→ To be done: Could you print every line from the first one of the records below through the line containing "return BACK_REAR_DOME *", with both included and nothing else?

→ Entries with model source code:

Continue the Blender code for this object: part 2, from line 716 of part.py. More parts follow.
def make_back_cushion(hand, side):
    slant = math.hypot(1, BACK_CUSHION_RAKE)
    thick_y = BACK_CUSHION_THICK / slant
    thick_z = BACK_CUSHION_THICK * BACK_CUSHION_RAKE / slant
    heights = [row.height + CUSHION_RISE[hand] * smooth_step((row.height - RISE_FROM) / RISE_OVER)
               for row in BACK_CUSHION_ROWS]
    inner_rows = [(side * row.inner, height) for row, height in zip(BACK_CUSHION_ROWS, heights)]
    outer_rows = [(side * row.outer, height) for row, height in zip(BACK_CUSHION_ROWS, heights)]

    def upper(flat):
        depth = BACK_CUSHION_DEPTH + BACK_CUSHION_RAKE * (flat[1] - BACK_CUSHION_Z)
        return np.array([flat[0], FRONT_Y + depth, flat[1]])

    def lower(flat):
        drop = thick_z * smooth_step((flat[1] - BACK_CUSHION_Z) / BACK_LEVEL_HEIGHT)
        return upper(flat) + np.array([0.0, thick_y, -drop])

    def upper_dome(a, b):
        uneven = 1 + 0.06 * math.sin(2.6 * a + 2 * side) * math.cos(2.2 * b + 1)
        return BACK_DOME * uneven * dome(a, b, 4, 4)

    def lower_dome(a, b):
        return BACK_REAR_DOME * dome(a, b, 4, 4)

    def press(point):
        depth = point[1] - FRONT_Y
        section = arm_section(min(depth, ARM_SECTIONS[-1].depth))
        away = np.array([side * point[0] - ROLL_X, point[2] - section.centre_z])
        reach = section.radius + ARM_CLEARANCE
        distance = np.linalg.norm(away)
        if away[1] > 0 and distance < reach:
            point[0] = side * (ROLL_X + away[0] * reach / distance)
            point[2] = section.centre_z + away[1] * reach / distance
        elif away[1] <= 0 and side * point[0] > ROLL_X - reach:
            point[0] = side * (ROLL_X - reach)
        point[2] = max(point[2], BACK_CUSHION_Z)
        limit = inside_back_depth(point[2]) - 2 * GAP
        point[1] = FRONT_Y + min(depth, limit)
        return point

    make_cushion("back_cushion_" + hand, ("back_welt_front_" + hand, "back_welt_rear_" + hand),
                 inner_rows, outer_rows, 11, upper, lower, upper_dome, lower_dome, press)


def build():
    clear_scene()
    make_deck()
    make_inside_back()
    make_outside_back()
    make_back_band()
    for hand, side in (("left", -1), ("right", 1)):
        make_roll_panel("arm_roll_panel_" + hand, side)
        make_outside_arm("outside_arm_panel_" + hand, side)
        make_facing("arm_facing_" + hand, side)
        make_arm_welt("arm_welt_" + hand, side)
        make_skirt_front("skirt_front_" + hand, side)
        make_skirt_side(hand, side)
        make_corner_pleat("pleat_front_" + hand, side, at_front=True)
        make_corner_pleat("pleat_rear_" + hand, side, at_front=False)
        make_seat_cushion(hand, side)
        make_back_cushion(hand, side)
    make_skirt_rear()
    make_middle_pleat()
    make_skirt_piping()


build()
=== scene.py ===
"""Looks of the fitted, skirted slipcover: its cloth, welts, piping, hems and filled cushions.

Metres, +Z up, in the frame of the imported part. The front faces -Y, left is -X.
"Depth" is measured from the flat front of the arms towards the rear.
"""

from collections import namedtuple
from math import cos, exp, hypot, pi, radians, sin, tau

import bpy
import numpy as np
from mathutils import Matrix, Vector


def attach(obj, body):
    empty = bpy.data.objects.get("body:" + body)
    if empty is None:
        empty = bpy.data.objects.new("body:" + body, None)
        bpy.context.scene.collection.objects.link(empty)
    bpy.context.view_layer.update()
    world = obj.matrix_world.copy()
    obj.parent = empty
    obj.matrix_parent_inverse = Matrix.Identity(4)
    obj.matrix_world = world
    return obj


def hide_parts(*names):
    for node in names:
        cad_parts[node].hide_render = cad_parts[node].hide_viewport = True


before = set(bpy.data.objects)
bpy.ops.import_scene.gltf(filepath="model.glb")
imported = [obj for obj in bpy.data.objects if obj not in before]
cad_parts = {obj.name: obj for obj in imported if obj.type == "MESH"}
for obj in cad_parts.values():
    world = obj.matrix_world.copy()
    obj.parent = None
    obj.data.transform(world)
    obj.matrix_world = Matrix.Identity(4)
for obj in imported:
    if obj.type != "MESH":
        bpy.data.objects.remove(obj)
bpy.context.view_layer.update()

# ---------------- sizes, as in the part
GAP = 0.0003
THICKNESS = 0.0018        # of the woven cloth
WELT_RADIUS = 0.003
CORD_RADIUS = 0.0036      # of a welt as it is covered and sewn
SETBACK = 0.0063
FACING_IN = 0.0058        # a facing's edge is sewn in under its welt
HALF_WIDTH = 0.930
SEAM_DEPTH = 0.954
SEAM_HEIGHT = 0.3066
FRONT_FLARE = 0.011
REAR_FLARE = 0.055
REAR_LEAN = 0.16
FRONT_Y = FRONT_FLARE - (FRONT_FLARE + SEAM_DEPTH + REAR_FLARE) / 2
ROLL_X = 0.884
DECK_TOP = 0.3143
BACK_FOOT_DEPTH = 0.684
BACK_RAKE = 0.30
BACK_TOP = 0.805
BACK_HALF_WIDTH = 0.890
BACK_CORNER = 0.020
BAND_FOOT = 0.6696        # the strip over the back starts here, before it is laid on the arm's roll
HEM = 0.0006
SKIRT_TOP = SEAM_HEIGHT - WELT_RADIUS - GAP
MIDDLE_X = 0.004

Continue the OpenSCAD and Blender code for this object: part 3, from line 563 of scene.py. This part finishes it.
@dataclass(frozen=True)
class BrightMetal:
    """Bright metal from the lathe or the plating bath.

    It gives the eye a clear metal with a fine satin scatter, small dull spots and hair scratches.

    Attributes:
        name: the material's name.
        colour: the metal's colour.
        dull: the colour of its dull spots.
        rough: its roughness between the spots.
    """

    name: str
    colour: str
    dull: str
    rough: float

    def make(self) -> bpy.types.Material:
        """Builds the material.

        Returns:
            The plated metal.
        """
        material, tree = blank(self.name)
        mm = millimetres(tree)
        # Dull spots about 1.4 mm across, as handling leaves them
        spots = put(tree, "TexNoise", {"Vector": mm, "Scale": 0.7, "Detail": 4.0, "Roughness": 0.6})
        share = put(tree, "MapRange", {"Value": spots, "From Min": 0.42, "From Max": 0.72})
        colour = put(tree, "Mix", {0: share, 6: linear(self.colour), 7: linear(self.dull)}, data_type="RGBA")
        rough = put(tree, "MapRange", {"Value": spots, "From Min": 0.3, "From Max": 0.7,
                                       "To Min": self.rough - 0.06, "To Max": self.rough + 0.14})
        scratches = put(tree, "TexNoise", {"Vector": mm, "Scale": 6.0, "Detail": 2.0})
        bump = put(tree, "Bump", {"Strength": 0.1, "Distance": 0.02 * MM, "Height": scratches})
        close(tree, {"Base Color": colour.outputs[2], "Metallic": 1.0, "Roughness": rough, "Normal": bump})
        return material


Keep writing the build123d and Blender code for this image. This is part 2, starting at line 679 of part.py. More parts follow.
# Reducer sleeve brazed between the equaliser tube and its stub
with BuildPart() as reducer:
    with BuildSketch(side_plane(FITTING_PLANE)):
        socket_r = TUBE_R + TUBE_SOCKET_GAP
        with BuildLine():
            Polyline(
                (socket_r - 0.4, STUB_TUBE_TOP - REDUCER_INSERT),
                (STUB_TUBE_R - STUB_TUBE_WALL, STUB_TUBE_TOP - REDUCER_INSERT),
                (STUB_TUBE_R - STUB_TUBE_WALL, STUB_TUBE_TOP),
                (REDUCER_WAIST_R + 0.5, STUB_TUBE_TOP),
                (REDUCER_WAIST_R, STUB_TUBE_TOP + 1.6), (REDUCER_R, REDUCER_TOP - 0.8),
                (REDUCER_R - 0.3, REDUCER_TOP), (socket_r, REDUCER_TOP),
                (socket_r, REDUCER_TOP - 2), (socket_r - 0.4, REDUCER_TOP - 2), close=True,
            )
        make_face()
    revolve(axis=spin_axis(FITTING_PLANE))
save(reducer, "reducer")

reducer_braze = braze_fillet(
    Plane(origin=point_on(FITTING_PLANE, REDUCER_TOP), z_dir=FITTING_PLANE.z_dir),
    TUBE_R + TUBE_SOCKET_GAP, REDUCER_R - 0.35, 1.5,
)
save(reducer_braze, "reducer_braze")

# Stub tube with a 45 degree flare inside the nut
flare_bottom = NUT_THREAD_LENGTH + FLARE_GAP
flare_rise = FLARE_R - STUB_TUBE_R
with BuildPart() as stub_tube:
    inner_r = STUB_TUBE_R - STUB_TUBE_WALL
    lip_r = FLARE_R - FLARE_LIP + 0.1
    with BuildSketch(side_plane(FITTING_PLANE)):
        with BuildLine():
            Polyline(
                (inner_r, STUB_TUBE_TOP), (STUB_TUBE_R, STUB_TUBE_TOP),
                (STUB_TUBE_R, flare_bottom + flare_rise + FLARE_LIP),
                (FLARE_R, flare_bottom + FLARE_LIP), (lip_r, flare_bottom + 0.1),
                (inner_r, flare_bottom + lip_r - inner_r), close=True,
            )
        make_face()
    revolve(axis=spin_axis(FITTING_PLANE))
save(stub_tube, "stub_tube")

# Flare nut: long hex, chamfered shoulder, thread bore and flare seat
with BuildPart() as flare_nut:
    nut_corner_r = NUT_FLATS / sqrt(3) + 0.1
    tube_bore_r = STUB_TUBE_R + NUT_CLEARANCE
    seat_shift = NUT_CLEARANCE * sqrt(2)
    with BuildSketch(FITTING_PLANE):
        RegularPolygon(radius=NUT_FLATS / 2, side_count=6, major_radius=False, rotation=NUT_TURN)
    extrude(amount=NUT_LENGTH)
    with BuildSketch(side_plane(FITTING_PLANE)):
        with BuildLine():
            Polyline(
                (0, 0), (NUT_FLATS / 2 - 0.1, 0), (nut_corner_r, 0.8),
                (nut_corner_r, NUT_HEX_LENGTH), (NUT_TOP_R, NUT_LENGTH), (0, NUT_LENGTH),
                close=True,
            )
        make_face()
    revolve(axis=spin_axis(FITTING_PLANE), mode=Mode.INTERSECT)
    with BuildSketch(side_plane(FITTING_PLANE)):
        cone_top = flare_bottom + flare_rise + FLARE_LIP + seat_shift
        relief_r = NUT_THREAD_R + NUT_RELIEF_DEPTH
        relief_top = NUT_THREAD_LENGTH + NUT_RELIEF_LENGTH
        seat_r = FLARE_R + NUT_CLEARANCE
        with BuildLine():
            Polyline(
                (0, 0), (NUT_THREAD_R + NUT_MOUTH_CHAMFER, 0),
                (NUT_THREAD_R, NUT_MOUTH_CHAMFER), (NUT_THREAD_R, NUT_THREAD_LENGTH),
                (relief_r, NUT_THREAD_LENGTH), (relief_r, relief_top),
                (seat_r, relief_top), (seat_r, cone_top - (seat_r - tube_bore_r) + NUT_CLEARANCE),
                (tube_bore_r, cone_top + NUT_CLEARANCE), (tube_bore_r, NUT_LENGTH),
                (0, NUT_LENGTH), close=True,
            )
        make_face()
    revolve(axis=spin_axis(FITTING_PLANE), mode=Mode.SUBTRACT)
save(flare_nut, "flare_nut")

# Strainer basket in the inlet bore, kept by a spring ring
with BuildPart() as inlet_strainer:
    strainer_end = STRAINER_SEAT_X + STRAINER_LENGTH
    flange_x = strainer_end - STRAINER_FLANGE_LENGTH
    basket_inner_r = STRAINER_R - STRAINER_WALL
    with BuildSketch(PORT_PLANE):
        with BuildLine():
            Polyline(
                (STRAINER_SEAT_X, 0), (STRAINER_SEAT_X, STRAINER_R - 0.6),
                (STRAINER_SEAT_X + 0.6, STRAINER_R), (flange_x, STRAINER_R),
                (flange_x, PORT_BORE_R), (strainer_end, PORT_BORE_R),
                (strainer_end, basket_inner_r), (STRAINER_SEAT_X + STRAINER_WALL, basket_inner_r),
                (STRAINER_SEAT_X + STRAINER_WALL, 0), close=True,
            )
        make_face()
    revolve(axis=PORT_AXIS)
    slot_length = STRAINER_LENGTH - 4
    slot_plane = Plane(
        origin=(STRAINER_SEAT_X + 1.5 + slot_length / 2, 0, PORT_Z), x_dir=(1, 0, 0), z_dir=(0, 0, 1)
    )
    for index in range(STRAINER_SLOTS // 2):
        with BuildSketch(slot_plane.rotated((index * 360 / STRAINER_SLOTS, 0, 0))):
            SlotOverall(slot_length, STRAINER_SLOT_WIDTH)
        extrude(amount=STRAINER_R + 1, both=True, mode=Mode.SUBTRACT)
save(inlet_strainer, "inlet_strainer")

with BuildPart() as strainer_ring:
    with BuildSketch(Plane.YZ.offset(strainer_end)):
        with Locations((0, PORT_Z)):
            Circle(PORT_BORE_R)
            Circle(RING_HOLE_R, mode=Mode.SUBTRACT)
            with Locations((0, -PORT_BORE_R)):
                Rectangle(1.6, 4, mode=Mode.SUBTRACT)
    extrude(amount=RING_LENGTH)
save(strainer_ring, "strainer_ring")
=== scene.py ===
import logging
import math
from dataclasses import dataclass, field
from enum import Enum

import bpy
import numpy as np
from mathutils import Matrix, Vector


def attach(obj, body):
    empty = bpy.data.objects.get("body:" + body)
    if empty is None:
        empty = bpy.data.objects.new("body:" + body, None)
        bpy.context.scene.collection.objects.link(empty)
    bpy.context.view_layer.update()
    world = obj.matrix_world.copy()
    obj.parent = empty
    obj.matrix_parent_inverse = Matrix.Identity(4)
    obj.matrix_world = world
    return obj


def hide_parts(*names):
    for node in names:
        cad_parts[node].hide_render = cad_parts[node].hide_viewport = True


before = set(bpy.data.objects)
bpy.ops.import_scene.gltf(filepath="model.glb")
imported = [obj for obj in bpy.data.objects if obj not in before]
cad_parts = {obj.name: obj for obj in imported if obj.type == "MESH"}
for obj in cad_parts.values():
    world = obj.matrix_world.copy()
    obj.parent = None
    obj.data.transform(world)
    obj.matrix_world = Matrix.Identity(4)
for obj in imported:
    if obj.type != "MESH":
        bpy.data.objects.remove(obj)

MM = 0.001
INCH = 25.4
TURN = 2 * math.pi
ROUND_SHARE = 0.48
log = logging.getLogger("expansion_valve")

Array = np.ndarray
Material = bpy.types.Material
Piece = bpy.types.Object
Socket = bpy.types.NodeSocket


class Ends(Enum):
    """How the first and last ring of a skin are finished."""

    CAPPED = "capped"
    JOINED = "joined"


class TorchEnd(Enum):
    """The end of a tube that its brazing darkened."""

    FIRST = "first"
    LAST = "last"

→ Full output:
Continue the Blender code for this object: part 2, from line 716 of part.py. More parts follow.
def make_back_cushion(hand, side):
    slant = math.hypot(1, BACK_CUSHION_RAKE)
    thick_y = BACK_CUSHION_THICK / slant
    thick_z = BACK_CUSHION_THICK * BACK_CUSHION_RAKE / slant
    heights = [row.height + CUSHION_RISE[hand] * smooth_step((row.height - RISE_FROM) / RISE_OVER)
               for row in BACK_CUSHION_ROWS]
    inner_rows = [(side * row.inner, height) for row, height in zip(BACK_CUSHION_ROWS, heights)]
    outer_rows = [(side * row.outer, height) for row, height in zip(BACK_CUSHION_ROWS, heights)]

    def upper(flat):
        depth = BACK_CUSHION_DEPTH + BACK_CUSHION_RAKE * (flat[1] - BACK_CUSHION_Z)
        return np.array([flat[0], FRONT_Y + depth, flat[1]])

    def lower(flat):
        drop = thick_z * smooth_step((flat[1] - BACK_CUSHION_Z) / BACK_LEVEL_HEIGHT)
        return upper(flat) + np.array([0.0, thick_y, -drop])

    def upper_dome(a, b):
        uneven = 1 + 0.06 * math.sin(2.6 * a + 2 * side) * math.cos(2.2 * b + 1)
        return BACK_DOME * uneven * dome(a, b, 4, 4)

    def lower_dome(a, b):
        return BACK_REAR_DOME * dome(a, b, 4, 4)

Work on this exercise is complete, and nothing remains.